HOLT: "Voodoo" is set on a Louisiana plantation in the Reconstruction Period. And for me, that was a really interesting topic, especially looking at Freeman's historical moment during the Harlem Renaissance and the idea of Africans-Americans reflecting upon racial identity in the 75 years after the Civil War.

LUNDEN: Freeman was born in Cleveland, Ohio, shortly after the Civil War. He began to write operas when, at the age of 18, he heard German composer Richard Wagner's Tannhauser. Freeman moved to Harlem in 1908, established both a music school and the Negro Grand Opera Company and was a friend and colleague of Scott Joplin. He wrote over 20 operas in his lifetime. Harlem Opera Theater's artistic director, Gregory Hopkins, says while he hears Wagner's influence in Freeman's music, he hears a lot of other influences too.

GREGORY HOPKINS: Certainly you hear the colloquial music of the time. There's a cakewalk. There's a buck dance. There's even a voodoo dance. And you hear the interpolation of spirituals which were so important to the development of the entire artistic tapestry of the Renaissance.

(SOUNDBITE OF OPERA, "VOODOO")

UNIDENTIFIED CHOIR: (Singing).

LUNDEN: The use of spirituals in the context of voodoo is very much plot driven.

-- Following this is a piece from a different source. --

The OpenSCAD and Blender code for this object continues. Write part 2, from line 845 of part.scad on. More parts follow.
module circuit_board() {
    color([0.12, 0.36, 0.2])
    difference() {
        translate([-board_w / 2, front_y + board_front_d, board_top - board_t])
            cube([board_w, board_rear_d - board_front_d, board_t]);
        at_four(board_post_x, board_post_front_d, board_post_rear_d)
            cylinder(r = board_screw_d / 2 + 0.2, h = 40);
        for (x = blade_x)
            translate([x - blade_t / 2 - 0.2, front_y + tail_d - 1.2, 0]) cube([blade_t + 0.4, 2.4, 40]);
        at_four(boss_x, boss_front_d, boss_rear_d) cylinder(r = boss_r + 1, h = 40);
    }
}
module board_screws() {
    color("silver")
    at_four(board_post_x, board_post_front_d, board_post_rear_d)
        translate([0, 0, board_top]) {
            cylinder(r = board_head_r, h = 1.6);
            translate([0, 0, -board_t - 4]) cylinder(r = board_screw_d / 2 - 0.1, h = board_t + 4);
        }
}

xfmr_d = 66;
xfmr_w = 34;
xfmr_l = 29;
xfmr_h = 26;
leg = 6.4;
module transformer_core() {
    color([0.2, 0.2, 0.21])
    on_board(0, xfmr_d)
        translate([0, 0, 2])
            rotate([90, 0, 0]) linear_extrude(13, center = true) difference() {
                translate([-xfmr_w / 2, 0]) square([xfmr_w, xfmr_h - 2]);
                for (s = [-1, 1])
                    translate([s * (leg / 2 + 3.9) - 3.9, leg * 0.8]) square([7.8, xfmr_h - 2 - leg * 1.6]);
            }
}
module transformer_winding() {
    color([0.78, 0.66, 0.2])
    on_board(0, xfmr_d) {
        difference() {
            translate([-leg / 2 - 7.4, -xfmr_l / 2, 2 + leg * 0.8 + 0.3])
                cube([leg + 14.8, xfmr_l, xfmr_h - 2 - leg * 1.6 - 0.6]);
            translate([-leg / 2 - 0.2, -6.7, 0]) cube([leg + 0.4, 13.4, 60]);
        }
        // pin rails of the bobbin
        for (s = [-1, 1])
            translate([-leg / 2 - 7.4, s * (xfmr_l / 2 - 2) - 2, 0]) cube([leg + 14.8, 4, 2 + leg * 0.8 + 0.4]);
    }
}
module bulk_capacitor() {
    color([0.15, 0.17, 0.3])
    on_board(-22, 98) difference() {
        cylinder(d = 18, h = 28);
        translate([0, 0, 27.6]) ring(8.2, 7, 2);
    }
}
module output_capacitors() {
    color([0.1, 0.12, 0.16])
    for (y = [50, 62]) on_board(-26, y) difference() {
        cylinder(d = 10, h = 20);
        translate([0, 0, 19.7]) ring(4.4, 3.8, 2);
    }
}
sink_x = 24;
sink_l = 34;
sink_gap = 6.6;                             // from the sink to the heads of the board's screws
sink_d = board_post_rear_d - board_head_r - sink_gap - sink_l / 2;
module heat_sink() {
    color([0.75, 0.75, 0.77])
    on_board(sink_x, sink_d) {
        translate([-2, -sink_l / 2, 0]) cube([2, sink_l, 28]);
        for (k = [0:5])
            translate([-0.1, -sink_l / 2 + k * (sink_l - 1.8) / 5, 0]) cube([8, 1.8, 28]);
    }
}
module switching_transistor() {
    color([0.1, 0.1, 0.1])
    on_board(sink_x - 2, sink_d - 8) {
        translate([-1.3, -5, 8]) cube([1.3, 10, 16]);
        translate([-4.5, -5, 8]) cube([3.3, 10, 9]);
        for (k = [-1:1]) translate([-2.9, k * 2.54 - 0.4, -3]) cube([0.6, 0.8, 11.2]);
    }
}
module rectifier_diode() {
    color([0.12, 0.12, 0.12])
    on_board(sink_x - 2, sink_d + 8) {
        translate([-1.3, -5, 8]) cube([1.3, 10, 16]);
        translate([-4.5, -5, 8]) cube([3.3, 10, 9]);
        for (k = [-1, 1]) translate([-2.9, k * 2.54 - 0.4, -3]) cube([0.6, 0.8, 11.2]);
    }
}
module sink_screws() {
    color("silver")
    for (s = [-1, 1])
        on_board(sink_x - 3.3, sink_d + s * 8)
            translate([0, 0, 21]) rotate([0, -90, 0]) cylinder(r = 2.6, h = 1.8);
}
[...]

The story, which is a classic love triangle between two women and one man, hinges on a spurned lover's turning her back on her faith to use the magical powers of voodoo. She conjures a giant python and a magic tree and even kills her rival who is then revived miraculously by holy water, says director Melissa Crespo.

MELISSA CRESPO: It's a battle of Christianity, and it's a battle of, you know, the voodoo magic at play and, you know, which one is going to win.

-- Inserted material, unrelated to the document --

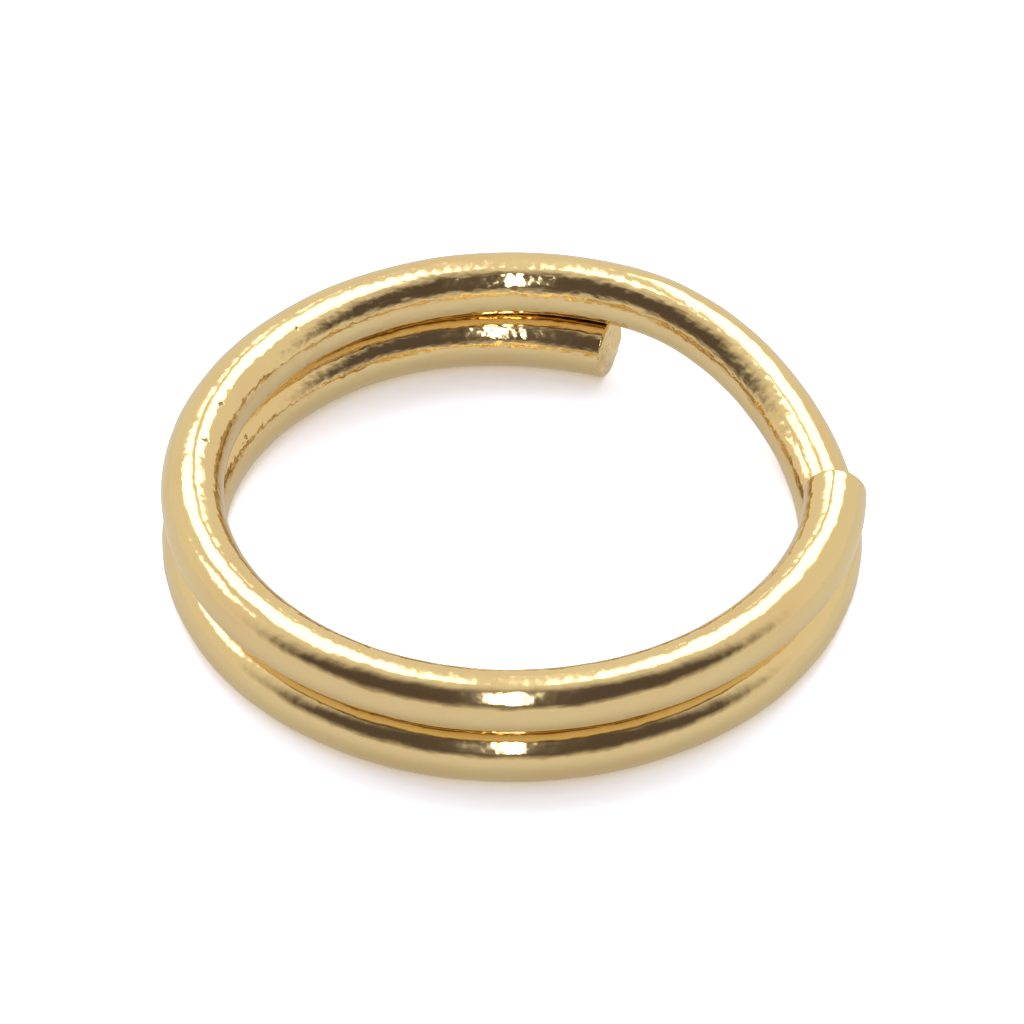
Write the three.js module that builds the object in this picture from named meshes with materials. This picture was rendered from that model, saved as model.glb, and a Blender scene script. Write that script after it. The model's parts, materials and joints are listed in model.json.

(SOUNDBITE OF OPERA, "VOODOO")

UNIDENTIFIED WOMAN: (Singing).

CRESPO: It's a big, giant story. Everyone has a lot of feelings (laughter), and they're feeling their feelings all over the stage. But that's the beauty of opera.

(SOUNDBITE OF OPERA, "VOODOO")

UNIDENTIFIED WOMAN: (Singing).

LUNDEN: When "Voodoo" premiered at the Palm Garden on Broadway in 1928, it got some good notices in the African-American press. But the New York Times called it naive, and it was never performed again. It was very much of its time, including language audiences now find racist. Although Harry Lawrence Freeman may have been known during the Harlem Renaissance, his music was never published. And Morningside Opera's Annie Holt says...

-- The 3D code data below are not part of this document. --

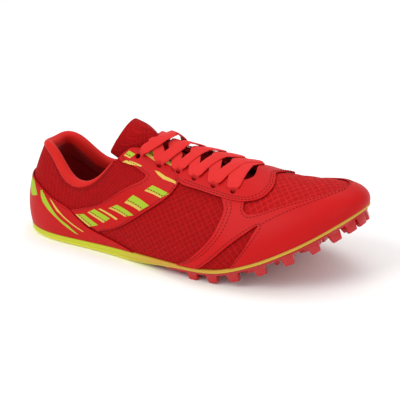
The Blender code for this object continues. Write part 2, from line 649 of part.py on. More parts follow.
# Frame on the plate's upper face: its Z is the face's normal, its X runs forward along it.
def plate_frame(x, y):
    step = 1e-4
    slope = (plate_top(x + step) - plate_top(x - step)) / (2 * step)
    forward = Vector((1, 0, float(slope))).normalized()
    normal = forward.cross(Vector((0, 1, 0))).normalized()
    frame = Matrix((forward, Vector((0, 1, 0)), normal)).transposed().to_4x4()
    frame.translation = (x, y, float(plate_top(x)))
    return frame


def lug(name, collection, x, y, turn, size):
    form = bmesh.new()
    bmesh.ops.create_cube(form, size=1.0)
    for vert in form.verts:
        tip = LUG_TIP if vert.co.z < 0 else 1.0
        vert.co.x *= LUG_LENGTH * size * (tip if vert.co.z > 0 else 0.70)
        vert.co.y *= LUG_WIDTH * size * tip
        vert.co.z = -LUG_HEIGHT - PLATE if vert.co.z < 0 else -PLATE * 0.5
    made = add_object(name, mesh_from(name, form), collection)
    made.matrix_world = plate_frame(x, y) @ Matrix.Rotation(math.radians(turn), 4, "Z")
    return made


def rib(name, collection, points):
    path = [plan_point(*point) for point in points]
    fine = []
    for start, end in zip(path, path[1:]):
        steps = max(1, round(math.dist(start, end) / 0.018))
        fine += [tuple(np.array(start) + (np.array(end) - np.array(start)) * i / steps) for i in range(steps)]
    fine.append(path[-1])
    rings = []
    for i, point in enumerate(fine):
        before, after = fine[max(i - 1, 0)], fine[min(i + 1, len(fine) - 1)]
        along = np.array(after) - np.array(before)
        across = np.array((-along[1], along[0])) / np.linalg.norm(along)
        frame = plate_frame(*point)
        local = frame.to_3x3().inverted() @ Vector((*across, 0))
        local.z = 0
        local.normalize()
        ring = []
        for offset, depth in ((-0.5, PLATE * 0.5), (-0.32, PLATE + RIB_HEIGHT), (0.32, PLATE + RIB_HEIGHT),
                              (0.5, PLATE * 0.5)):
            ring.append(frame @ (local * offset * RIB_WIDTH + Vector((0, 0, -depth))))
        rings.append(ring)
    return add_object(name, loft(name, rings), collection)


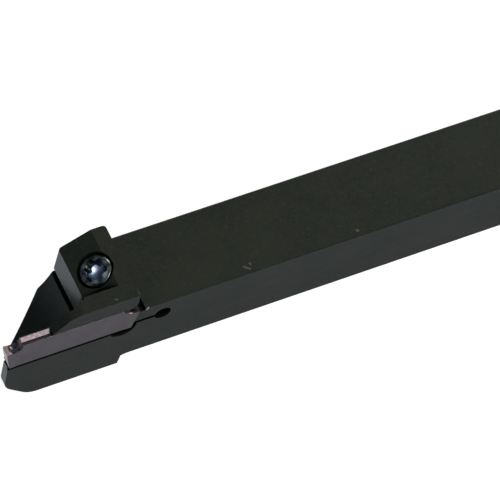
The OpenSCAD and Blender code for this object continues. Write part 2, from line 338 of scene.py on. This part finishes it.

HOLT: He had trouble getting things produced in his lifetime, and after his death, it was even more difficult for his son, Valdo, who was acting as his general manager to continue with that work.

LUNDEN: Freeman died in 1954, and many of his operas have never been performed. In that, he shares something in common with his friend Scott Joplin, whose opera "Treemonisha" was first produced 55 years after the composer's death. Conductor Gregory Hopkins says he and his collaborators hope that "Voodoo" will get a full production.

HOPKINS: I don't think the work or the composer will be obscure for too long.

LUNDEN: Audiences will have a chance to make up their own minds this weekend.

(SOUNDBITE OF OPERA, "VOODOO")

UNIDENTIFIED WOMAN: (Singing).

LUNDEN: For NPR News, I'm Jeff Lunden in New York.